DATA EXTRACT:

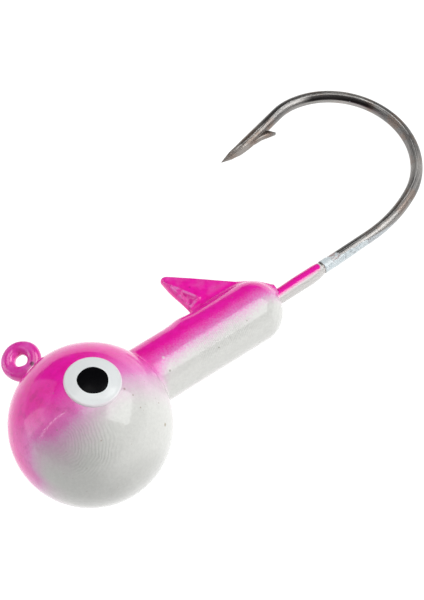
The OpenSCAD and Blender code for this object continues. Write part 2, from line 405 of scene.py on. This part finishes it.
def add_barb(verts, faces, along, turn, end, heading, run):
    """The sliver raised from the gap side of the leg, thinner at its edges than along its middle."""
    heel = POINT_L - GRIND_L
    back_y = BARB_RISE - 0.6
    outline = [(BARB_X, BARB_RISE), (BARB_X + BARB_T / 2, back_y), (BARB_X + 0.7, 0.2),
               (heel + 0.3, 0.2), (heel + 0.1, WIRE_R - 0.02), (BARB_X + BARB_RISE, back_y + 0.01)]
    middle = np.mean(outline, axis=0)
    first = len(verts)
    for z, shrink in ((-BARB_T / 2, 0.93), (-BARB_T / 3, 1.0), (BARB_T / 3, 1.0), (BARB_T / 2, 0.93)):
        for corner in outline:
            x, y = middle + (np.array(corner) - middle) * shrink
            flat = end + ahead(heading) * x + left_of(heading) * y
            verts.append((flat[0], flat[1], z))
            along.append(run + x)
            turn.append(0.5 + z)
    faces.extend(grid_faces(4, len(outline), first) + end_faces(4, len(outline), first))


def tie_point(radius, theta, height):
    """A point of the line tie, from its own radius, angle and height, in the jig's frame."""
    t = math.radians(RING_TWIST)
    x = radius * np.cos(theta)
    y = radius * np.sin(theta)
    return np.stack((TIE_X + x * math.cos(t) - height * math.sin(t), TIE_Y + y,
                     x * math.sin(t) + height * math.cos(t)), -1)


def torus(mid, tube, count, sides):
    """Points of a ring whose tube radius may change round it, with the hole kept round."""
    theta = np.repeat(angles_round(count), sides)
    phi = np.tile(angles_round(sides), count)
    thick = tube(theta, phi)
    radius = np.maximum(mid + thick * np.cos(phi), TIE_HOLE_R)
    return tie_point(radius, theta, thick * np.sin(phi)), theta, phi


def torus_faces(count, sides, first=0):
    faces = []
    for i in range(count):
        for j in range(sides):
            a, b = i * sides + j, i * sides + (j + 1) % sides
            c, d = (a + sides) % (count * sides), (b + sides) % (count * sides)
            faces.append((first + a, first + b, first + d, first + c))
    return faces


def add_ring_wire(verts, faces, along, turn):
    """The bare wire of the ring, just inside its paint."""
    count, sides = 72, 24
    points, theta, phi = torus(RING_MID_R, lambda t, p: np.full_like(t, RING_WIRE_R - 0.02), count, sides)
    faces.extend(torus_faces(count, sides, len(verts)))
    verts.extend(points)
    along.extend(theta * RING_MID_R)
    turn.extend(phi / (2 * math.pi))


def painted_tie(material):
    """The paint on the ring, thicker and a little lumpy where it ran together by the ball."""
    count, sides = 128, 64

    def tube(theta, phi):
        run = 0.05 * angle_bump(theta, -2.0, 0.7)
        lumps = 0.012 * np.sin(3 * theta + 1.0) + 0.01 * np.sin(5 * theta + 2 * phi)
        return RING_WIRE_R + 0.09 + run + lumps

    points, _, _ = torus(RING_MID_R, tube, count, sides)
    return make_piece("painted_line_tie", points, torus_faces(count, sides), material,
                      ("line_tie_paint",))


def sleeve_full(x, angle, low):
    """Thickness of the paint sleeve nearest the collar, which hangs low and stops at an uneven edge."""
    sag = 0.09 + 0.05 * bump_at(x, SAG_X, 0.9)
    hang = 0.08 + 0.04 * bump_at(x, LUMP_X, 1.6) + sag * (0.5 + 0.5 * low)
    end = SLEEVE_END - 0.06 + 0.06 * np.sin(3 * angle + 1)
    return hang * (1 - 0.55 * step(26.2, 27.0, x)) * (1 - step(end - 0.14, end, x))


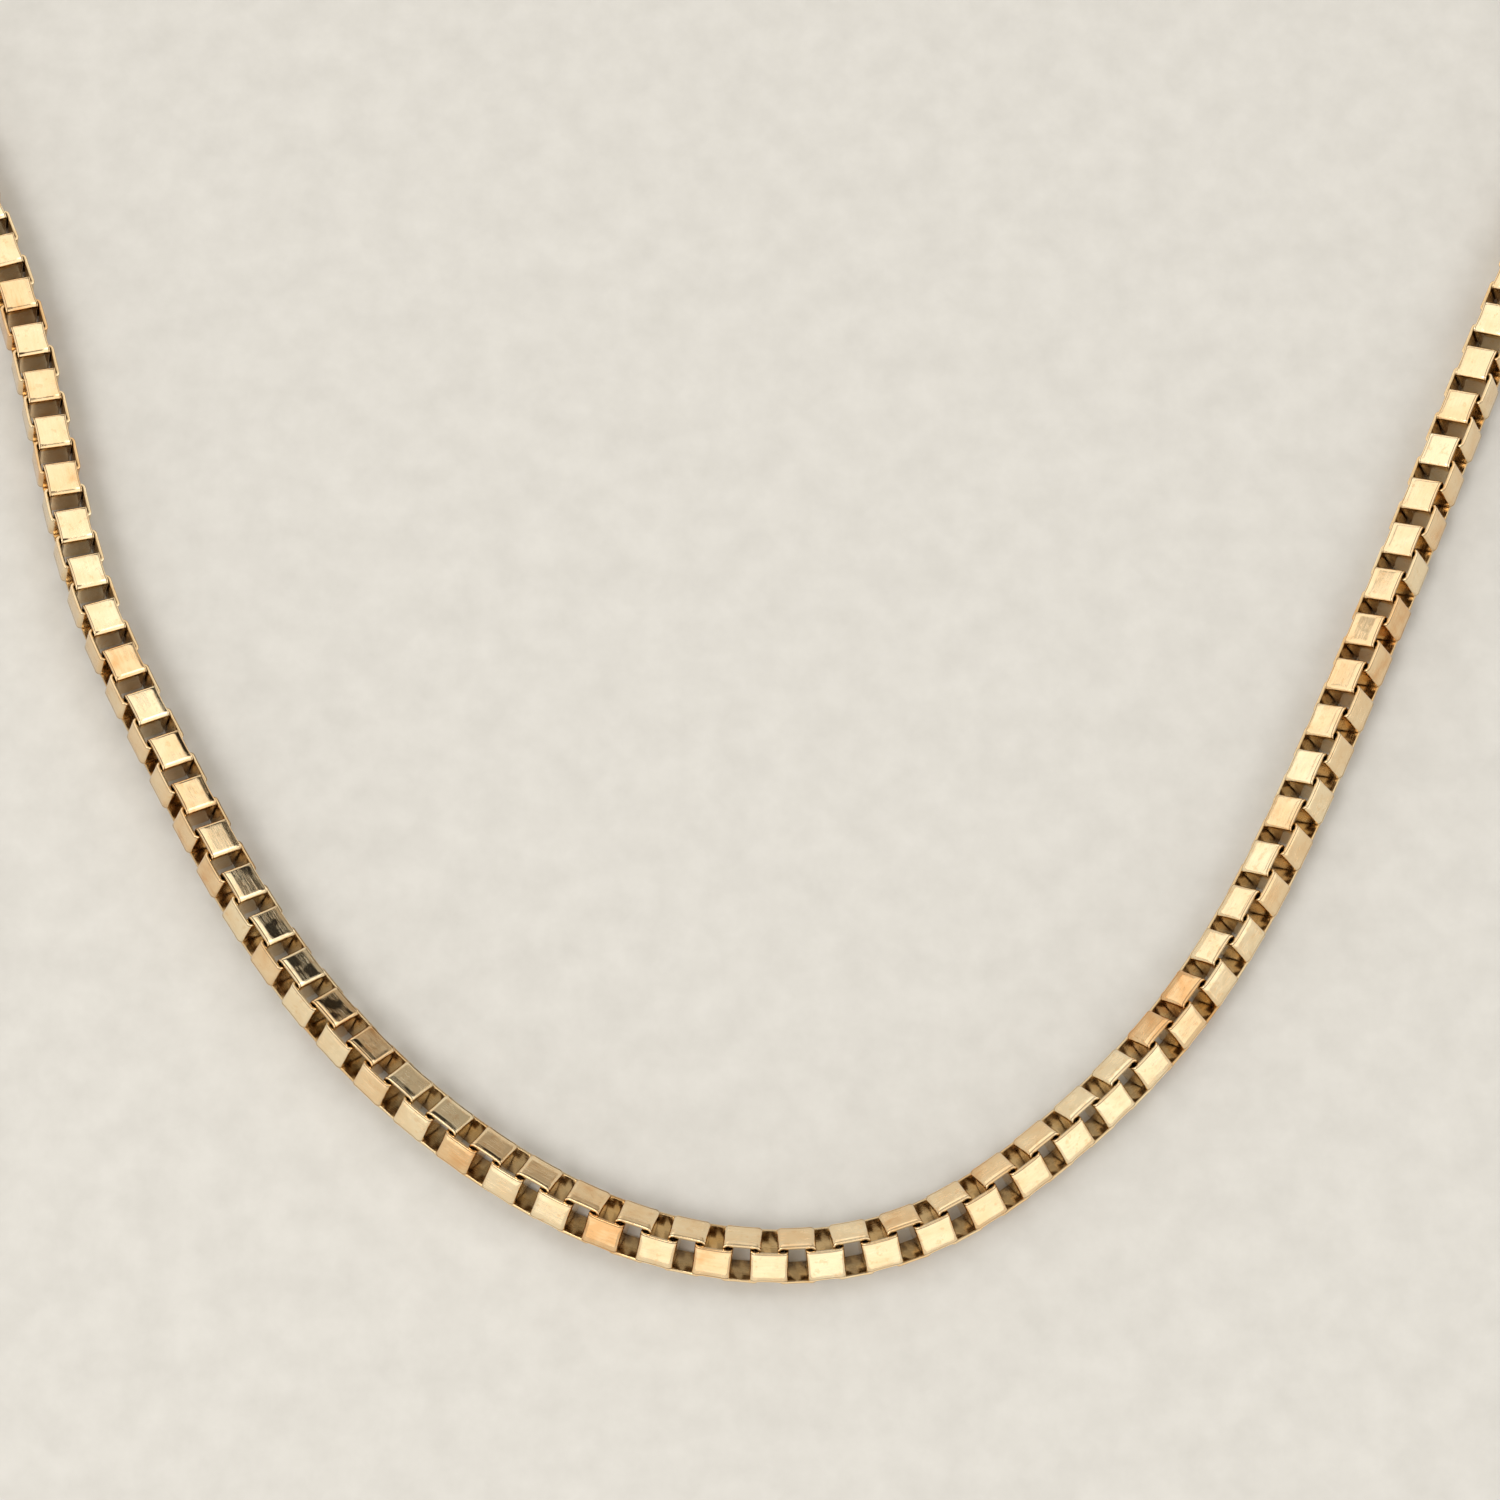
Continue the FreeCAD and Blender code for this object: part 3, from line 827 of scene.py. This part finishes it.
def spring_mesh():
    """The spring's coil round the rivet."""
    curve = bpy.data.curves.new("coil", "CURVE")
    curve.dimensions = "3D"
    curve.bevel_depth = COIL_WIRE_RADIUS
    curve.bevel_resolution = BEVEL_STEPS
    curve.use_fill_caps = True
    steps = int(COIL_TURNS * COIL_STEPS)
    spline = curve.splines.new("POLY")
    spline.points.add(steps)
    for step, point in enumerate(spline.points):
        turn = 2 * math.pi * step / COIL_STEPS
        x = PIVOT[0] + COIL_RADIUS * math.cos(turn)
        y = PIVOT[1] + COIL_RADIUS * math.sin(turn)
        point.co = (x, y, COIL_LOWEST + COIL_PITCH * step / COIL_STEPS, 1.0)
    holder = bpy.data.objects.new("coil", curve)
    mesh = bpy.data.meshes.new_from_object(holder)
    bpy.data.objects.remove(holder)
    return welded(mesh)


def make_clasp(gold, steel):
    """The clasp's four pieces."""
    place = clasp_matrix()
    pieces = [
        ("clasp_hook", hook_mesh(), gold, "clasp", "clasp", "clasp_body"),
        ("clasp_gate", lever_mesh(), gold, "lever", "clasp", "clasp_lever"),
        ("clasp_rivet", rivet_mesh(), gold, "clasp", "clasp", "lever_rivet"),
        ("clasp_spring", spring_mesh(), steel, "clasp", "spring_steel", "lever_spring"),
    ]
    for name, mesh, material, body, slot_name, node in pieces:
        mesh.transform(place)
        finish_piece(add_object(name, mesh), material, body, slot_name, node)


# ---------------------------------------------------------------- stage, light and camera

FLOOR_HALF_SIDE = 3.0
CAMERA_AIM = Vector((-0.00045, -0.0573, 0.0))
CAMERA_ELEVATION = math.radians(72)
CAMERA_DISTANCE = 0.281
CAMERA_LENS = 95
SENSOR_WIDTH = 36


def make_floor():
    mesh = bpy.data.meshes.new("table")
    side = FLOOR_HALF_SIDE
    corners = [(-side, -side, 0), (side, -side, 0), (side, side, 0), (-side, side, 0)]
    mesh.from_pydata(corners, [], [(0, 1, 2, 3)])
    mesh.materials.append(floor_material())
    add_object("table", mesh)


# The studio's surroundings by direction: x to the right, y behind the necklace, z up.
OVERHEAD = (1.30, 1.25, 1.16)
LOW_WALL = (0.42, 0.38, 0.32)
DARK_WALL = (0.026, 0.024, 0.021)
SEEN_WALL = (0.72, 0.71, 0.69)
BACK_WALL_FROM = 0.15
BACK_WALL_SHARPNESS = 5.0

# The dark band on the back wall: its height and half height, and how much each grows to the right.
BAND_HEIGHT = 0.41
BAND_HEIGHT_SLOPE = 0.06
BAND_HALF = 0.11
BAND_HALF_SLOPE = 0.11
BAND_HALF_LEAST = 0.04
BAND_SHARPNESS = 16.0

# The dim wall below the band, which fades out to the left.
DIM_SHARPNESS = 5.0
DIM_SLOPE = 2.0
DIM_IN_MIDDLE = 0.35

# The photographer and the camera make a dark patch of the ceiling. Its reach is in cosines.
PHOTOGRAPHER = (0.085, 0.075, 0.06)
PHOTOGRAPHER_SIDE = (0.0, -math.cos(CAMERA_ELEVATION), math.sin(CAMERA_ELEVATION))
PATCH_EDGE = 0.86
PATCH_BLEND = 0.06


def studio_colour(tree, direction):
    """The studio by direction: ceiling, dim low wall, dark band and the photographer's patch."""
    x, y, z = add_node(tree, "ShaderNodeSeparateXYZ", inputs={"Vector": direction}).outputs
    past_start = math_node(tree, "SUBTRACT", y, BACK_WALL_FROM)
    behind = math_node(tree, "MULTIPLY", past_start, BACK_WALL_SHARPNESS, clamp=True)
    middle = weighted(tree, {"x": x}, {"x": BAND_HEIGHT_SLOPE}, BAND_HEIGHT)
    half = weighted(tree, {"x": x}, {"x": BAND_HALF_SLOPE}, BAND_HALF)
    half = math_node(tree, "MAXIMUM", half, BAND_HALF_LEAST)
    above = math_node(tree, "SUBTRACT", z, middle)
    to_rim = math_node(tree, "SUBTRACT", half, math_node(tree, "ABSOLUTE", above, 0.0))
    inside = math_node(tree, "MULTIPLY", to_rim, BAND_SHARPNESS, clamp=True)
    dark = math_node(tree, "MULTIPLY", inside, behind)
    under = math_node(tree, "MULTIPLY", above, -DIM_SHARPNESS, clamp=True)
    rightward = weighted(tree, {"x": x}, {"x": DIM_SLOPE}, DIM_IN_MIDDLE, clamp=True)
    dim = math_node(tree, "MULTIPLY", math_node(tree, "MULTIPLY", under, rightward), behind)
    facing = add_node(tree, "ShaderNodeVectorMath", {"operation": "DOT_PRODUCT"}, {
        0: direction, 1: PHOTOGRAPHER_SIDE,
    }).outputs["Value"]
    past_edge = math_node(tree, "SUBTRACT", facing, PATCH_EDGE)
    patch = math_node(tree, "DIVIDE", past_edge, PATCH_BLEND, clamp=True)
    colour = tinted(tree, dim, (*OVERHEAD, 1.0), LOW_WALL)
    colour = tinted(tree, dark, colour, DARK_WALL)
    return tinted(tree, patch, colour, PHOTOGRAPHER)


def make_world():
    """The studio's surroundings. The camera itself sees a plain pale wall."""
    world = bpy.data.worlds.new("studio")
    world.use_nodes = True
    tree = world.node_tree
    tree.nodes.clear()
    direction = add_node(tree, "ShaderNodeTexCoord").outputs["Generated"]
    seen = add_node(tree, "ShaderNodeLightPath").outputs["Is Camera Ray"]
    colour = tinted(tree, seen, studio_colour(tree, direction), SEEN_WALL)
    background = add_node(tree, "ShaderNodeBackground", inputs={"Color": colour, "Strength": 1.0})
    output = tree.nodes.new("ShaderNodeOutputWorld")
    tree.links.new(background.outputs[0], output.inputs["Surface"])
    bpy.context.scene.world = world
    bpy.context.scene.view_settings.view_transform = "Standard"


# Each softbox's name, place, side, watts and colour.
SOFTBOXES = [
    ("key", (-0.35, -0.45, 0.75), 0.45, 4.0, (1.0, 0.97, 0.93)),
    ("fill", (0.55, 0.1, 0.6), 0.5, 1.0, (0.95, 0.97, 1.0)),
]


def make_softbox(name, place, size, power, colour):
    """A square softbox that looks at the necklace's front."""
    light = bpy.data.lights.new(name, "AREA")
    light.size = size
    light.energy = power
    light.color = colour
    lamp = add_object(name, light)
    lamp.location = place
    lamp.rotation_euler = (CAMERA_AIM - Vector(place)).to_track_quat("-Z", "Y").to_euler()


def make_camera():
    data = bpy.data.cameras.new("camera")
    data.lens = CAMERA_LENS
    data.sensor_width = SENSOR_WIDTH
    data.clip_start = 0.01
    back = Vector((0, -math.cos(CAMERA_ELEVATION), math.sin(CAMERA_ELEVATION)))
    camera = add_object("camera", data)
    camera.location = CAMERA_AIM + back * CAMERA_DISTANCE
    camera.rotation_euler = (math.pi / 2 - CAMERA_ELEVATION, 0, 0)
    bpy.context.scene.camera = camera


# ---------------------------------------------------------------- the scene

gold_links = gold_material("rose_gold_links", strip_coordinates, marked=True)
gold_fittings = gold_material("rose_gold_fittings", frame_coordinates, marked=False)
make_chain(gold_links)
make_rings(gold_fittings)
make_clasp(gold_fittings, steel_material())
make_floor()
make_world()
for softbox in SOFTBOXES:
    make_softbox(*softbox)
make_camera()

bpy.context.view_layer.update()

WHAT YOU NEED TO DO:
Beginning with the line containing "Continue the FreeCAD" and ending with the line containing "SENSOR_WIDTH = 36", extract those lines exactly from the listing above, and only those.

FINISHED TASK:
Continue the FreeCAD and Blender code for this object: part 3, from line 827 of scene.py. This part finishes it.
def spring_mesh():
    """The spring's coil round the rivet."""
    curve = bpy.data.curves.new("coil", "CURVE")
    curve.dimensions = "3D"
    curve.bevel_depth = COIL_WIRE_RADIUS
    curve.bevel_resolution = BEVEL_STEPS
    curve.use_fill_caps = True
    steps = int(COIL_TURNS * COIL_STEPS)
    spline = curve.splines.new("POLY")
    spline.points.add(steps)
    for step, point in enumerate(spline.points):
        turn = 2 * math.pi * step / COIL_STEPS
        x = PIVOT[0] + COIL_RADIUS * math.cos(turn)
        y = PIVOT[1] + COIL_RADIUS * math.sin(turn)
        point.co = (x, y, COIL_LOWEST + COIL_PITCH * step / COIL_STEPS, 1.0)
    holder = bpy.data.objects.new("coil", curve)
    mesh = bpy.data.meshes.new_from_object(holder)
    bpy.data.objects.remove(holder)
    return welded(mesh)


def make_clasp(gold, steel):
    """The clasp's four pieces."""
    place = clasp_matrix()
    pieces = [
        ("clasp_hook", hook_mesh(), gold, "clasp", "clasp", "clasp_body"),
        ("clasp_gate", lever_mesh(), gold, "lever", "clasp", "clasp_lever"),
        ("clasp_rivet", rivet_mesh(), gold, "clasp", "clasp", "lever_rivet"),
        ("clasp_spring", spring_mesh(), steel, "clasp", "spring_steel", "lever_spring"),
    ]
    for name, mesh, material, body, slot_name, node in pieces:
        mesh.transform(place)
        finish_piece(add_object(name, mesh), material, body, slot_name, node)


# ---------------------------------------------------------------- stage, light and camera

FLOOR_HALF_SIDE = 3.0
CAMERA_AIM = Vector((-0.00045, -0.0573, 0.0))
CAMERA_ELEVATION = math.radians(72)
CAMERA_DISTANCE = 0.281
CAMERA_LENS = 95
SENSOR_WIDTH = 36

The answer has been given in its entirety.